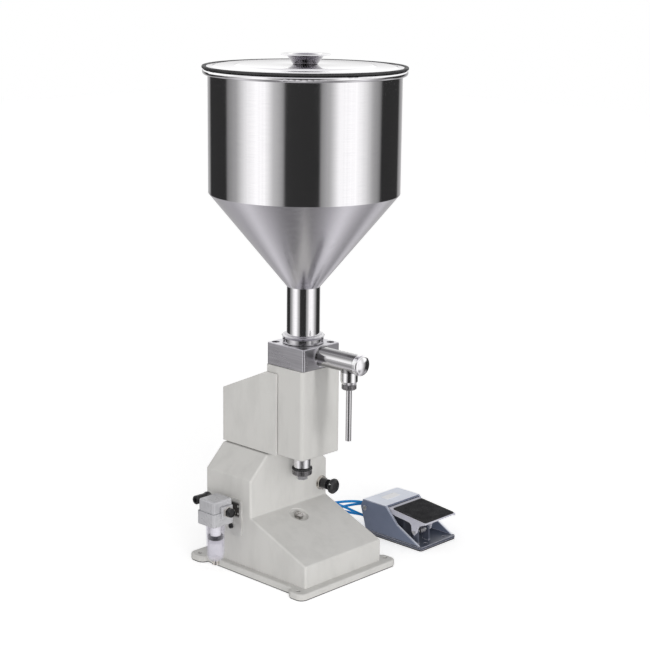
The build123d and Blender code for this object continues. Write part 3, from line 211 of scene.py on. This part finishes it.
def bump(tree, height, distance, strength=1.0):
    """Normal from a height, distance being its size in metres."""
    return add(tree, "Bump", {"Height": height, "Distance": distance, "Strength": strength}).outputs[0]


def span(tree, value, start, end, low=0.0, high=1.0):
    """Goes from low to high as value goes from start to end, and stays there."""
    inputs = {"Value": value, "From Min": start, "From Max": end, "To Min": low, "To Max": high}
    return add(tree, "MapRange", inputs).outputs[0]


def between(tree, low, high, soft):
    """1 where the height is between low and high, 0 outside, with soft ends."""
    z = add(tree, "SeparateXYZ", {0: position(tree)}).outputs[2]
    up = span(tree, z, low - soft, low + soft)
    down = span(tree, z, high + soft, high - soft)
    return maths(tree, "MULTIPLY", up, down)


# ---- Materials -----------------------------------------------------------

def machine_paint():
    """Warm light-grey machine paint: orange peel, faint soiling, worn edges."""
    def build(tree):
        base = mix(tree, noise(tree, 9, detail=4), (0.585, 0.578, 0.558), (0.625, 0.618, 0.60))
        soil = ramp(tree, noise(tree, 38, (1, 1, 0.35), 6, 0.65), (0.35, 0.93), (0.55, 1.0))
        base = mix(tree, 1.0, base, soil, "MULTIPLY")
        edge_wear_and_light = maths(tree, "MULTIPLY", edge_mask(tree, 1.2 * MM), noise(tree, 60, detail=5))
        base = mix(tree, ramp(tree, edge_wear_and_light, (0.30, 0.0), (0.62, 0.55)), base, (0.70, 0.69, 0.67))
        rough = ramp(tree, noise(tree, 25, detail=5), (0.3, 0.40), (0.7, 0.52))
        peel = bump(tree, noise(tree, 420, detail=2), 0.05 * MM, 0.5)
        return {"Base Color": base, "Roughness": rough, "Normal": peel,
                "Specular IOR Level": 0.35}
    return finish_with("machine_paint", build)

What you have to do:
Set down the listing above in full, please, exactly as it appears.

The output:
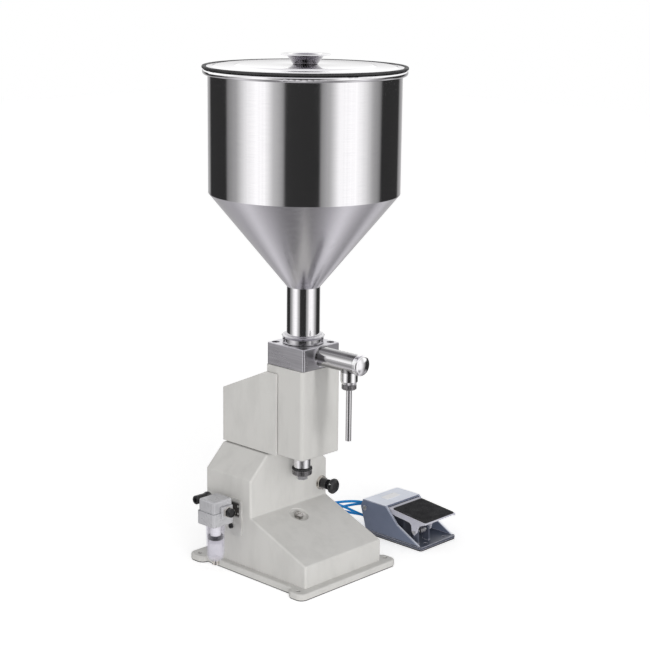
The build123d and Blender code for this object continues. Write part 3, from line 211 of scene.py on. This part finishes it.
def bump(tree, height, distance, strength=1.0):
    """Normal from a height, distance being its size in metres."""
    return add(tree, "Bump", {"Height": height, "Distance": distance, "Strength": strength}).outputs[0]


def span(tree, value, start, end, low=0.0, high=1.0):
    """Goes from low to high as value goes from start to end, and stays there."""
    inputs = {"Value": value, "From Min": start, "From Max": end, "To Min": low, "To Max": high}
    return add(tree, "MapRange", inputs).outputs[0]


def between(tree, low, high, soft):
    """1 where the height is between low and high, 0 outside, with soft ends."""
    z = add(tree, "SeparateXYZ", {0: position(tree)}).outputs[2]
    up = span(tree, z, low - soft, low + soft)
    down = span(tree, z, high + soft, high - soft)
    return maths(tree, "MULTIPLY", up, down)


# ---- Materials -----------------------------------------------------------

def machine_paint():
    """Warm light-grey machine paint: orange peel, faint soiling, worn edges."""
    def build(tree):
        base = mix(tree, noise(tree, 9, detail=4), (0.585, 0.578, 0.558), (0.625, 0.618, 0.60))
        soil = ramp(tree, noise(tree, 38, (1, 1, 0.35), 6, 0.65), (0.35, 0.93), (0.55, 1.0))
        base = mix(tree, 1.0, base, soil, "MULTIPLY")
        edge_wear_and_light = maths(tree, "MULTIPLY", edge_mask(tree, 1.2 * MM), noise(tree, 60, detail=5))
        base = mix(tree, ramp(tree, edge_wear_and_light, (0.30, 0.0), (0.62, 0.55)), base, (0.70, 0.69, 0.67))
        rough = ramp(tree, noise(tree, 25, detail=5), (0.3, 0.40), (0.7, 0.52))
        peel = bump(tree, noise(tree, 420, detail=2), 0.05 * MM, 0.5)
        return {"Base Color": base, "Roughness": rough, "Normal": peel,
                "Specular IOR Level": 0.35}
    return finish_with("machine_paint", build)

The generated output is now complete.